The right choice depends on your specific business context:
- Choose bagasse if: You serve heavy, oily, or gravy-intensive food; your food sits in containers for extended periods (catering, delivery); you prioritise surface finish and professional appearance; you need a wider range of proven product formats.
- Choose wheat straw if: You serve primarily dry or low-moisture food; your food is consumed quickly (dine-in, fast food); cost is a primary concern; you want to emphasise a stubble-burning prevention narrative in your sustainability messaging; you are based in North India (closer to raw material sources).

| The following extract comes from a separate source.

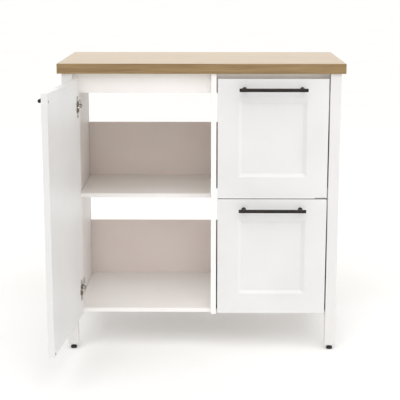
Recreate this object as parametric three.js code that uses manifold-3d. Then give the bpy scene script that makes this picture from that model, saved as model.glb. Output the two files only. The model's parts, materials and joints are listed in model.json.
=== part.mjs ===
// Kitchen counter cabinet with one hinged door and two drawers, in millimetres, +Z up.
// X runs from the door side to the drawer side, the front faces -Y, and the group's origin
// is the middle of the worktop's top face.

import * as THREE from 'three';
import { ConvexGeometry } from 'three/addons/geometries/ConvexGeometry.js';
import { mergeVertices } from 'three/addons/utils/BufferGeometryUtils.js';
import Module from 'manifold-3d';

const wasm = await Module();
wasm.setup();

// Whole cabinet
const overallHeight = 830;
const worktopWidth = 800;
const worktopDepth = 420;
const worktopThickness = 28;
const worktopEdgeRadius = 1.5;
const sideOverhang = 12;
const frontOverhang = 7;
const rearOverhang = 9;
const boardThickness = 15;
const seamGap = 0.3;

// Legs and glides
const legPostDepth = 28;
const legWingDepth = 45;
const legEndRadius = 7;
const legClearance = 12;
const glideRadius = 9;
const glidePadHeight = 7;
const glideNeckRadius = 5;
const glideChamfer = 1.5;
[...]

- Consider a blend: Many manufacturers now offer bagasse-wheat straw blended products that combine bagasse's structural strength with wheat straw's cost advantage and environmental narrative. A 70:30 bagasse:wheat straw blend is common and performs nearly identically to pure bagasse.
In practice, many food businesses use both materials -- bagasse for high-performance applications (gravy containers, catering trays) and wheat straw for standard applications (plates, dry food containers) -- optimising both cost and performance across their packaging range.